What Happens When Durability Is Overlooked
The consequences are financial and reputational. They hit after the collection has shipped, when feedback loops are slow and expensive. A brand might see a surge in returns for items that looked pristine in the showroom but developed holes under the arms after a month. Customer service channels flood with complaints about pilling sweaters or seams that split.
These aren’t one-off defects. They signal a systemic material failure. The cost includes refunds, lost future sales, and the logistical nightmare of managing faulty inventory. Worse, it erodes trust. A customer who feels burned by a premium brand doesn’t come back.
The failure patterns in the field are predictable and costly:
- Premature fabric wear in high-contact areas;
- Visible pilling after limited use;
- Distortion of seams and panels;
- Customer complaints and increased returns.
According to our data, managing these post-launch issues can erase the profit margin of an entire line. It’s a brutal lesson in why upfront material testing isn’t an optional cost. It’s a required insurance policy.
How Designers and Brands Assess Fabric Performance
The backstage of fashion is less about inspiration boards and more about stress tests. Before committing to thousands of meters of cloth, brands put swatches and prototypes through a battery of trials.
They simulate years of wear in days. They rub fabrics together to test abrasion, stretch and pull them to analyze recovery, expose them to light and wash. A key industrial standard for measuring a textile’s resistance to surface wear is the Martindale test, which quantifies how many rubs a fabric can withstand before showing unacceptable damage. This data gives a numerical backbone to subjective feeling.
The goal of this rigorous pre-production phase is to uncover failure points early:
- Abrasion resistance under repeated friction;
- Likelihood of surface pilling;
- Fabric response to prolonged stress;
- Consistency across production batches.
This process separates promising materials from guaranteed liabilities. It ensures the tenth garment off the production line performs identically to the first. That consistency is what protects a brand’s reputation and a collection’s integrity. Without it, you’re just hoping for the best.
Durability and the Reality of Wear Beyond the Runway
The runway is a controlled fantasy. Garments are worn for minutes, under perfect light, with no regard for practicality. Real life is messy. It involves backpacks rubbing against coat shoulders, office chairs abrading trouser fabric, children’s hands grabbing at skirts. The transition from catwalk to sidewalk is where weak designs get exposed.
From Controlled Shows to Everyday Use
A flowing gown might photograph beautifully as a model descends stairs. But if the chiffon snags on a ring or the beaded trim catches on a car door, the magic evaporates. Designers must bridge this gap. They must envision their creation not in a staged moment, but in the chaotic, abrasive flow of daily existence.
Why Real-World Wear Exposes Weak Fabrics
Fabric failure is rarely dramatic. It happens slowly. A jacket lining frays where it rubs against a sleeve. A knit loses its shape after hanging on the wrong hanger. These small, drawn-out failures are what frustrate consumers.

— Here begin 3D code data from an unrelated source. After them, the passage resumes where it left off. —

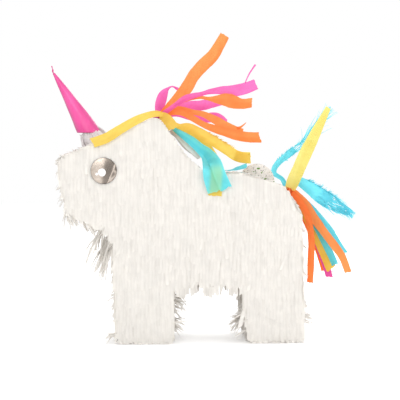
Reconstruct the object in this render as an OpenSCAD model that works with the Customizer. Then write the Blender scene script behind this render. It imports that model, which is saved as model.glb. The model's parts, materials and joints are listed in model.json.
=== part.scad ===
// Unicorn pinata: a hollow die-cut cardboard body covered with cut tissue fringe, with a rolled
// paper horn, foil eyes, a mane and tail of tissue streamers, a filling flap and a ribbon loop.
// The nose points along -X, +Z is up and the soles of the feet stand on Z = 0.
// The unicorn's left side faces -Y. Lengths are in millimetres.

/* [Body] */
// Depth of the cardboard body over its two side panels
body_depth = 90; // [84:1:92]
// Thickness of the cardboard
card_t = 2.5; // [2:0.5:3]
// Thickness of the tissue fringe over the cardboard
tissue_t = 3; // [2.5:0.5:3]

/* [Fringe] */
// Height of one row of fringe
row_h = 21; // [20:1:24]
// Height of the thick, overlapped lower part of a row
row_lap = 12; // [8:1:16]
// Length of the strands that hang free below the belly
belly_drop = 17; // [10:1:17]
// Width of one cut strand
strand_w = 6; // [4:1:6]

/* [Face] */
// Radius of the foil eye
eye_r = 17; // [12:1:18]
// Radius of the large white dot on the eye
dot_r = 5; // [3:0.5:6]
// Length of the horn
horn_len = 101; // [80:1:101]
// Radius of the horn at its open base
horn_r = 13.6; // [10:0.1:14]

/* [Flap] */
// Radius of the half-round filling flap
flap_r = 24; // [20:1:24]
// Thickness of the flap
flap_t = 1.5; // [1:0.5:1.5]

/* [Ribbon loop] */
// Length of the flattened loop
loop_len = 54; // [40:1:54]
// Width of the ribbon that the loop is made of
loop_ribbon_w = 7; // [5:1:7]

/* [Streamers] */
// Thickness of a streamer
streamer_t = 0.6; // [0.4:0.1:0.6]

/* [Hidden] */

card_colour = [0.72, 0.56, 0.38];
tissue_colour = [0.97, 0.95, 0.92];
yellow = [0.96, 0.82, 0.28];
turquoise = [0.30, 0.81, 0.87];
pink = [0.90, 0.38, 0.67];
orange = [0.98, 0.49, 0.19];
foil_colour = [0.62, 0.58, 0.52];
ribbon_colour = [0.90, 0.89, 0.86];

half_depth = body_depth / 2;
skin_y = half_depth + tissue_t;
body_reach = 250; // no part of the body is further than this from X = 0
arc_steps = 6; // straight steps in each rounded corner of the outline
smooth = 64; // facets of a full circle
past = 1; // how far a cutting shape runs past what it cuts

// Places in the list of corners below at which one piece of the body ends and the next begins
CROWN = 0;
CHIN = 3;
FRONT_TOE = 5;
FRONT_HEEL = 6;
BELLY_FRONT = 7;
BELLY_REAR = 8;
REAR_TOE = 9;
REAR_HEEL = 10;
RUMP = 11;
TAIL_HEAD = 12;
BACK = 13;
WITHERS = 14;
// Corners of the tissue-covered outline as [x, z, rounding radius], from the crown round the
// nose, the front foot, the belly, the rear foot, the rump and the back.
corners = [
  [-63.5, 298, 12], [-191, 243, 12], [-191.5, 222, 10], [-180, 171, 8],
  [-124, 148, 30], [-117, 0, 7], [-43, 0, 7], [-40, 78, 8],
  [45, 79, 8], [56.5, 0, 7], [129, 0, 7], [125, 170, 30],
  [103, 206, 12], [47, 223.5, 8], [3, 219.5, 25], [-27, 247, 40]
];

function unit(v) = v / norm(v);
function flat2(p) = [p[0], p[1]];
function lerp(a, b, t) = a + (b - a) * t;
function wrap_deg(a) = a > 180 ? a - 360 : a < -180 ? a + 360 : a;

// Points of the rounding at corner b between its neighbours a and c
function corner_arc(a, b, c, r) =
  let(u = unit(a - b), v = unit(c - b), half = acos(u * v) / 2,
      centre = b + unit(u + v) * r / sin(half),
      p0 = b + u * r / tan(half) - centre, p1 = b + v * r / tan(half) - centre,
      a0 = atan2(p0[1], p0[0]), turn = wrap_deg(atan2(p1[1], p1[0]) - a0))
  [for (i = [0:arc_steps]) centre + r * [cos(a0 + turn * i / arc_steps), sin(a0 + turn * i / arc_steps)]];

// The whole outline: arc_steps + 1 points for each corner
outline = [
  for (i = [0:len(corners) - 1])
    let(a = corners[(i + len(corners) - 1) % len(corners)], b = corners[i],
        c = corners[(i + 1) % len(corners)])
      each corner_arc(flat2(a), flat2(b), flat2(c), b[2])
];

// A closed line moved inwards by d; the inside lies to the left of the direction of travel
function moved_in(pts, d) = [
  for (i = [0:len(pts) - 1])
    let(n = len(pts), e0 = unit(pts[i] - pts[(i + n - 1) % n]), e1 = unit(pts[(i + 1) % n] - pts[i]),
        n0 = [-e0[1], e0[0]], n1 = [-e1[1], e1[0]], m = unit(n0 + n1))
      pts[i] + m * d / (m * n0)
];
card_outline = moved_in(outline, tissue_t);
inner_outline = moved_in(outline, tissue_t + card_t);

// Index of the middle of a corner's rounding
function mid_index(corner) = corner * (arc_steps + 1) + arc_steps / 2;

// Ring segment between two closed lines, from the middle of one corner to the middle of another
function segment(outer, inner, from, to) =
  let(n = len(outer), i0 = mid_index(from), i1 = to > from ? mid_index(to) : mid_index(to) + n)
  concat([for (i = [i0:i1]) outer[i % n]], [for (i = [i1:-1:i0]) inner[i % n]]);

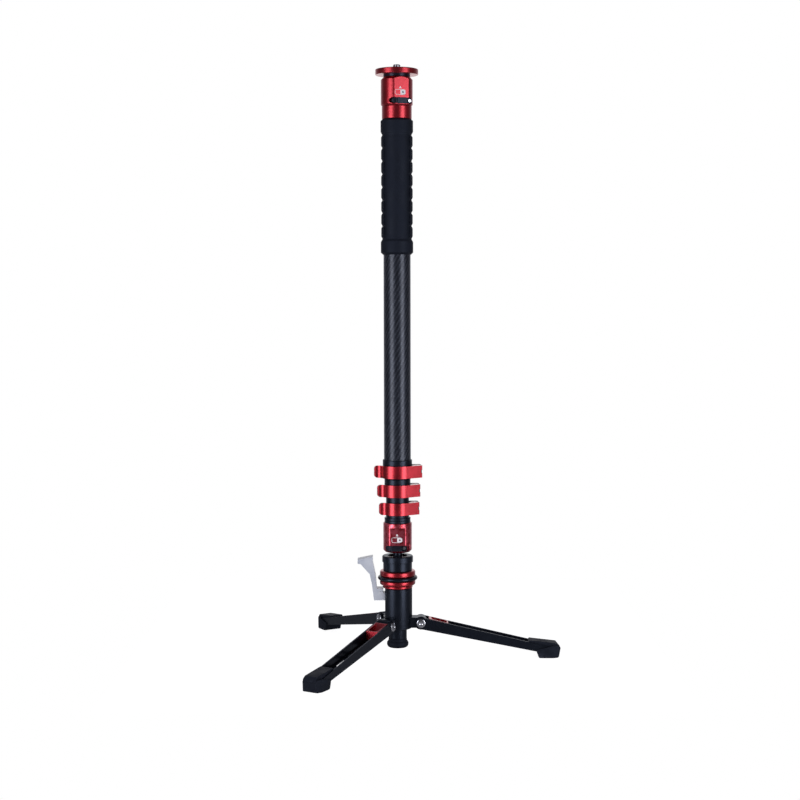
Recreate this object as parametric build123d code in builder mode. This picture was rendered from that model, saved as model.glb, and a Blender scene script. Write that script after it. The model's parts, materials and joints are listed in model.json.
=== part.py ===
from build123d import *

from math import acos, cos, degrees, radians, sin, sqrt
import os

os.makedirs("parts", exist_ok=True)

# A camera monopod with flip-lock levers, a pedal-braked ball base and three folding feet.
# All lengths are millimetres. Z points up and zero is the centre of the camera plate's top face.
# The pole is built downwards from there, as it stands closed, with its legs spread.

# Clearances
running_gap = 0.05
wide_gap = 0.1
body_gap = 0.3
cut_overrun = 2.0
edge_chamfer = 0.6

# Camera plate, stud and quick-release plug
stud_radius = 4.7625
stud_reach = 5.9
stud_root = 14.0
stud_root_radius = 4.5
stud_chamfer = 0.7
stud_relief_gap = 0.4
stud_relief_depth = 0.8
plate_radius = 26.8
plate_thickness = 7.0
plate_rounding = 1.0
plug_neck_radius = 16.6
plug_neck_height = 2.5
plug_radius = 9.0
plug_end_gap = 0.7
plug_groove_radius = 7.2

# Quick-release sleeves, one under the camera plate and one above the ball base
head_sleeve_height = 36.0
head_sleeve_radius = 19.9
head_sleeve_chamfer = 3.6
head_sleeve_azimuth = -70
head_flat_distance = 17.6
head_flat_margin = 1.5
base_sleeve_radius = 18.2
base_sleeve_top_edge = 0.8
base_sleeve_chamfer = 2.7
base_sleeve_height = 37.5
base_sleeve_azimuth = -90
base_flat_distance = 15.4
base_flat_top_margin = 5.5
base_flat_low_margin = 1.8
base_sleeve_web = 5.4
sleeve_foot_chamfer = 1.3
sleeve_foot_chamfer_height = 2.1
window_margin = 2.0
window_height = 7.4
window_length = 30.5

# Sliding lock bars in the sleeves
lock_length = 27.0
lock_height = 7.0
lock_inner_distance = 7.6
lock_proud = 0.6
lock_side_gap = 0.3
lock_bore_gap = 0.35
lock_groove_offset = 7.3
lock_groove_size = 0.8
lock_screw_radius = 1.6
lock_screw_head_radius = 2.9
lock_screw_head_height = 1.6
lock_screw_dome_height = 1.0
lock_screw_length = 6.0
head_lock_pocket_distance = 13.0
base_lock_pocket_distance = 10.5

# Collar and grip
head_collar_radius = 18.7
head_collar_height = 15.9
head_collar_web = 4.3
grip_height = 168.0
grip_end_radius = 20.25
grip_band_radius = 19.75
grip_groove_radius = 18.2
grip_first_groove = 19.5
grip_last_groove = 19.7
grip_groove_count = 9
grip_groove_slope = 1.95
grip_top_chamfer = 2.2
grip_foot_chamfer = 2.6
grip_front_angle = 58
grip_panel_angle = 42
grip_panel_proud = 0.6
grip_panel_margin = 3.0
grip_panel_rounding = 5.0

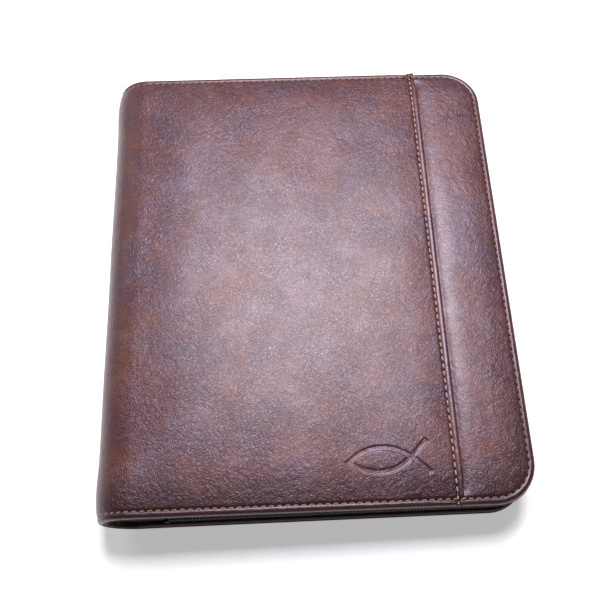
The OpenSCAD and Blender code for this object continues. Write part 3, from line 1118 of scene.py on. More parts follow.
@dataclass
class RingPanel:
    """Leather that runs from the spine side round the two corners, laid in rings from the rim in."""

    sizes: CaseSizes
    side_steps: int = 76
    leg_steps: int = 60
    corner_steps: int = 14
    least_r: float = 3 * MM

    def ring(self, inset: float, start_x: float) -> tuple[Array, Array, Array]:
        """One ring of the outline, from the foot's spine end round to the head's.

        Args:
            inset: how far in from the rim.
            start_x: where the ring starts and ends.

        Returns:
            X, Y and the direction out of the rim, as n by 2.
        """
        sizes = self.sizes
        r = max(sizes.corner_r - inset, min(self.least_r, sizes.half_h - inset))
        cx = sizes.half_w - inset - r
        cy = sizes.half_h - inset - r
        leg = np.linspace(start_x, cx, self.leg_steps)[:-1]
        turn = np.linspace(-math.pi / 2, 0, self.corner_steps)
        corner = np.stack([cx + r * np.cos(turn), -cy + r * np.sin(turn)], 1)
        side = np.linspace(-cy, cy, self.side_steps)[1:-1]
        half = np.concatenate([np.stack([leg, np.full(len(leg), inset - sizes.half_h)], 1), corner])
        corner_out = np.stack([np.cos(turn), np.sin(turn)], 1)
        out = np.concatenate([np.tile([0.0, -1.0], (len(leg), 1)), corner_out])
        free = np.stack([np.full(len(side), sizes.half_w - inset), side], 1)
        xy = np.concatenate([half, free, half[::-1] * [1, -1]])
        outward = np.concatenate([out, np.tile([1.0, 0.0], (len(side), 1)), out[::-1] * [1, -1]])
        return xy[:, 0], xy[:, 1], outward


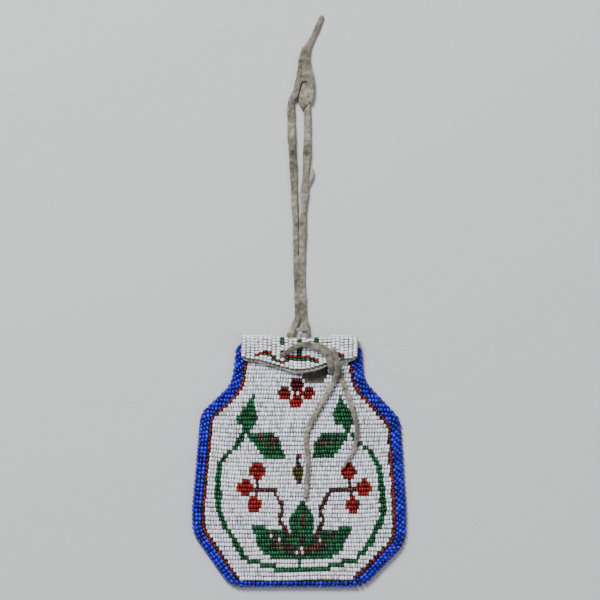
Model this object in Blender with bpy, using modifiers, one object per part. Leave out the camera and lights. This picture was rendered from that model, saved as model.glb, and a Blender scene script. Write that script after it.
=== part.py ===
"""Beaded hide medicine bag, lying on its back with its lace hanger laid out above it.

Two panels of hide are sewn together at the sides and the base. The back panel runs on over
the mouth and folds down as the flap. The front is covered with horizontal rows of beads and
the flap with vertical columns; a rolled edging of short bead wraps runs round the sides and
the base. Metres, +X to the right, +Y towards the hanger, +Z out of the beaded front; the
origin is under the middle of the bag, on the plane that its back lies on.
"""
import math

import bmesh
import bpy
import numpy as np
from mathutils import Vector

MM = 0.001
GAP = 0.3 * MM                    # clearance between pieces that would touch

# Beads and hide
HIDE = 1.1 * MM                   # thickness of the hide
BEAD = 1.8 * MM                   # bead diameter, the height of the beading over the hide
ROW_PITCH = 1.805 * MM            # from one row of the front to the next
COLUMN_PITCH = 1.825 * MM         # from one column of the flap to the next
FURROW = 0.5 * MM                 # how far the groove between two rows lies below their crowns

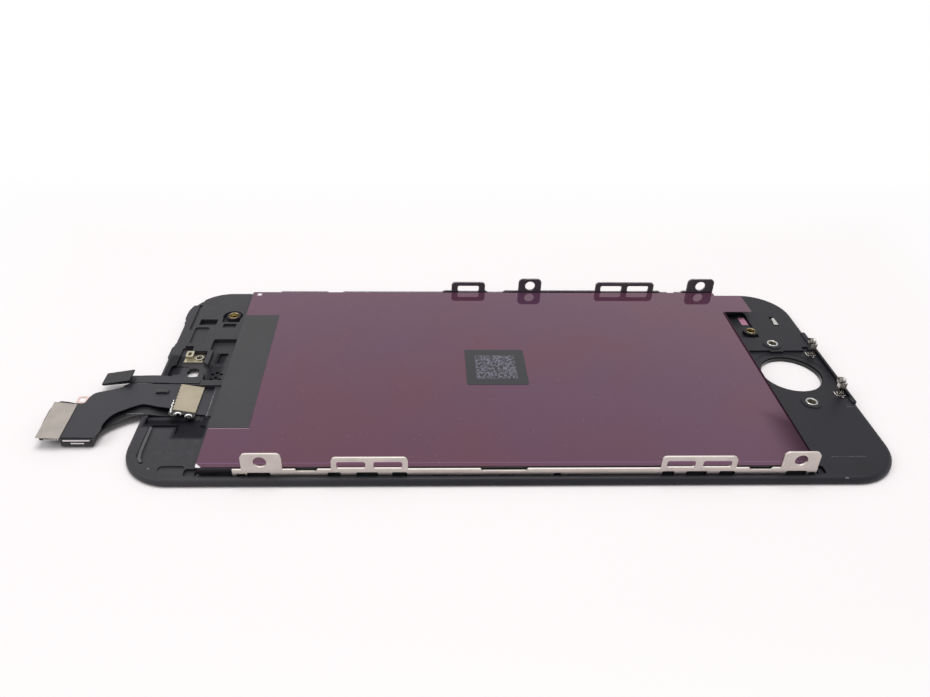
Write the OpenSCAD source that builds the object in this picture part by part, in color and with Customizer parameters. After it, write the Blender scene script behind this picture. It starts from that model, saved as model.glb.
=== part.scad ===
// Screen assembly for a four inch phone, lying on its cover glass with its back up.
// The front of the glass is z = 0. +X runs to the button end and +Y to the far rail.

/* [Display stack] */
// Length of the display's back, along X
lcd_len = 95.2; // [90:0.1:100]
// Width of the display's back, along Y
lcd_wid = 53.1; // [50:0.1:58]
// Thickness of the cover glass
glass_t = 0.7; // [0.5:0.05:0.8]
// Thickness of the clear adhesive behind the glass
optical_t = 0.15; // [0.1:0.01:0.25]
// Thickness of each polarizer
polarizer_t = 0.12; // [0.08:0.01:0.15]
// Thickness of each of the two panel glasses
panel_t = 0.2; // [0.15:0.01:0.3]
// Thickness of each optical sheet in the backlight
sheet_t = 0.12; // [0.06:0.01:0.16]
// Thickness of the light guide
guide_t = 0.5; // [0.35:0.05:0.7]
// Thickness of the backlight's steel tray
tray_t = 0.23; // [0.15:0.01:0.3]
// Thickness of the protective film
film_t = 0.08; // [0.05:0.01:0.12]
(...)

They expose the gap between how a brand presents a product and how it actually behaves in daily use. The garment stops feeling like a good choice and starts feeling like a mistake.
Durability as a Sustainability Signal
Durability has become a practical benchmark in sustainable fashion. It’s also the simplest one to understand. A garment that lasts five years instead of five months creates less waste over time. It stays in use longer and reaches landfill later. That makes longevity a concrete sustainability measure, not a vague promise printed on a label.
Choosing stronger fabrics and building them properly is a basic responsibility. It reflects respect for both the materials involved and the person wearing the product.
The logic is straightforward and impactful:
- Longer product lifespan;
- Reduced replacement frequency;
- Lower material waste over time;
- Better alignment with responsible production goals.
We think this is why durability is climbing the priority list. It’s a business KPI that doubles as an ethical one. It builds customer loyalty through product integrity, not just marketing. In a crowded market, that’s a real differentiator.
Conclusion
In modern fashion, fabric durability is non-negotiable. It’s a creative constraint, a business safeguard, and a reputational shield. It’s what allows a designer’s vision to endure beyond a single season or social media post.
Rigorous testing and material scrutiny don’t limit creativity. They protect it. They ensure that the beauty conceived in the studio survives the messy, wonderful reality of being worn. The result is collections that live longer, brands that stand on more stable ground, and clothes that become part of a person’s life, not just their feed. That’s the real design challenge now. Making things that last.